Currently, millions of people around the world turn to dermatologist clinics to treat a variety of medical conditions and cosmetic concerns affecting their skin. Many of these patients may be seeking treatment for acne, an extremely common skin problem that can affect everyone from teenagers to the middle-aged and can typically be treated with a variety of acne treatment products and procedures.
Others, meanwhile, will seek care for conditions like skin cancer and psoriasis, which affect more than 9.5 million people in the United States. More people still will be interested in cosmetic procedures, such as hair loss treatments, a popular option for the more than 50% of men who will experience male pattern baldness by their 50th birthday. With the wide number of people who visit local dermatologists, it isn’t surprising that the industry is constantly improving and expanding, offering more opportunities to patients and doctors alike.
However, this raises questions about what shape dermatology will take in the future.
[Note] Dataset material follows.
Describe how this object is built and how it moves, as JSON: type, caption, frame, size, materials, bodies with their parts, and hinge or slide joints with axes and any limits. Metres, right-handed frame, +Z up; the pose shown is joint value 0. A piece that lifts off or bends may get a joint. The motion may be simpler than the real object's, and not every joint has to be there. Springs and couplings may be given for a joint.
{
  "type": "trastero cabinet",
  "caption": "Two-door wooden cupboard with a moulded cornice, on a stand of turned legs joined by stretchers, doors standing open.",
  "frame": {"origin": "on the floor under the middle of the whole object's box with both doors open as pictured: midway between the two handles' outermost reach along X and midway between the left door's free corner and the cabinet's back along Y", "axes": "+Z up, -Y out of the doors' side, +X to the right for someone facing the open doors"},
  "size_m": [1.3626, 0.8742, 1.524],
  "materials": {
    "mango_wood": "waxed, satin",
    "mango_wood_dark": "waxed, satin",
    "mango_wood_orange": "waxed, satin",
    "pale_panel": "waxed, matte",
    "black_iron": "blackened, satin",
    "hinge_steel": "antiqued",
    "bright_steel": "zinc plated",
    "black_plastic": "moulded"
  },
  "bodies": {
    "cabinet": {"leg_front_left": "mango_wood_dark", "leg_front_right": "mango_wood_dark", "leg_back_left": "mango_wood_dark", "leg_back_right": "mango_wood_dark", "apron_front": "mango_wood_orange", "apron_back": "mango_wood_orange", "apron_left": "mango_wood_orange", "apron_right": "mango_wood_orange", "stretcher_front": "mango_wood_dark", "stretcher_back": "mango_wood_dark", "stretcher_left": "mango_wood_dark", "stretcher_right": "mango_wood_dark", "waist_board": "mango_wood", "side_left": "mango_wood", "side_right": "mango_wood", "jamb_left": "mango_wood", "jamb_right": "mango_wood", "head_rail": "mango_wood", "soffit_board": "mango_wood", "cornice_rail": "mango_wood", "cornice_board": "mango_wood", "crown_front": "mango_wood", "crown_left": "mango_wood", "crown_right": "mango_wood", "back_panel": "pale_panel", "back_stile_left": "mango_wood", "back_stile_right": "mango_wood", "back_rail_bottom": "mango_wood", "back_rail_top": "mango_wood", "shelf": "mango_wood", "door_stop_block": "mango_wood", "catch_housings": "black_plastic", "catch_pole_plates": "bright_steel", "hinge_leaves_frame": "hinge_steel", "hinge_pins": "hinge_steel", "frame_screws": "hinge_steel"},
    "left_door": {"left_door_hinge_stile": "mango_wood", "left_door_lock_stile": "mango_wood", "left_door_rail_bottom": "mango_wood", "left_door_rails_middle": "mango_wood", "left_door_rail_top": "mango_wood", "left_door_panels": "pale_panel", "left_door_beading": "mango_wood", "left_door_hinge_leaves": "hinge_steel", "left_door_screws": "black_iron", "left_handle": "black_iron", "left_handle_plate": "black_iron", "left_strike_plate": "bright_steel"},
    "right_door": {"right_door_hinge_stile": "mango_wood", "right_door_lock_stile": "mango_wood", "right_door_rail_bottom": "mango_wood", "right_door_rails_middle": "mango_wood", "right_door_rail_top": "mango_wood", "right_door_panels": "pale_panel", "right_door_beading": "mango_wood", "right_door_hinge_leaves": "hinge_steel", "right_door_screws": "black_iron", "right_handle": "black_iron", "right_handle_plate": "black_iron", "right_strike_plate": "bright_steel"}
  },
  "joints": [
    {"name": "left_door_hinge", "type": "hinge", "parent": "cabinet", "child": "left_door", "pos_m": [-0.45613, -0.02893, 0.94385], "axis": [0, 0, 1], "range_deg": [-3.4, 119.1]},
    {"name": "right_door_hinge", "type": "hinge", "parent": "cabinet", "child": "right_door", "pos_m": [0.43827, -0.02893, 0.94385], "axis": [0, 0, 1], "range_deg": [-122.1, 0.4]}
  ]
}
Will we all work with online dermatologists and give ourselves at-home laser acne treatments? Or will the traditional structure continue?
The American Academy of Dermatology (AAD) has some ideas. According to their magazine,Dermatology World, a number of changes are currently brewing in the industry that could mean serious changes for the future. Read on to learn how your trip to the dermatologist might differ in years to come.
While dermatology currently isn’t covered under reforms like the Affordable Care Act, the skin care epidemic and other factors have made dermatology a target for changes in the way we pay for healthcare. While practices presently use a “fee for service” model, the AAD reports that a number of insurance companies and clinics have started considering value-based payment models, accountable care, and more. While it’s impossible to guess which direction the industry will move in, a change in how you pay for your skin care is highly likely.
At least one app already offers online dermatologists for conditions like acne, but most of the industry is more likely to begin offering online scheduling tools, improved communication methods, and an increased focus on telemedicine, which offers new opportunities for payment, prescriptions and more. In a few years, a patient who might be experiencing an allergic reaction to their medication might be able to video-chat with their doctor, be prescribed a different medication, and schedule a follow-up appointment in person in a matter of minutes, simply by using their smartphone or computer.
One of the most exciting changes the dermatology industry is likely to see is the arrival of new tools, procedures, and treatment products. For example, photo recognition software might be used to better track patient progress and identify solutions to their skin problems. Additionally, research into the human genome and various skin conditions has the potential to create more targeted medications and better treatment regimens.
While it is impossible to predict the exact ways dermatology will change in coming years, there is no doubt that the industry will evolve and thrive to better meet the needs of patients. Whether that means switching to online dermatologists or simply improving payment methods, the potential benefits and opportunities are limitless. Are you ready for the skin care of the future?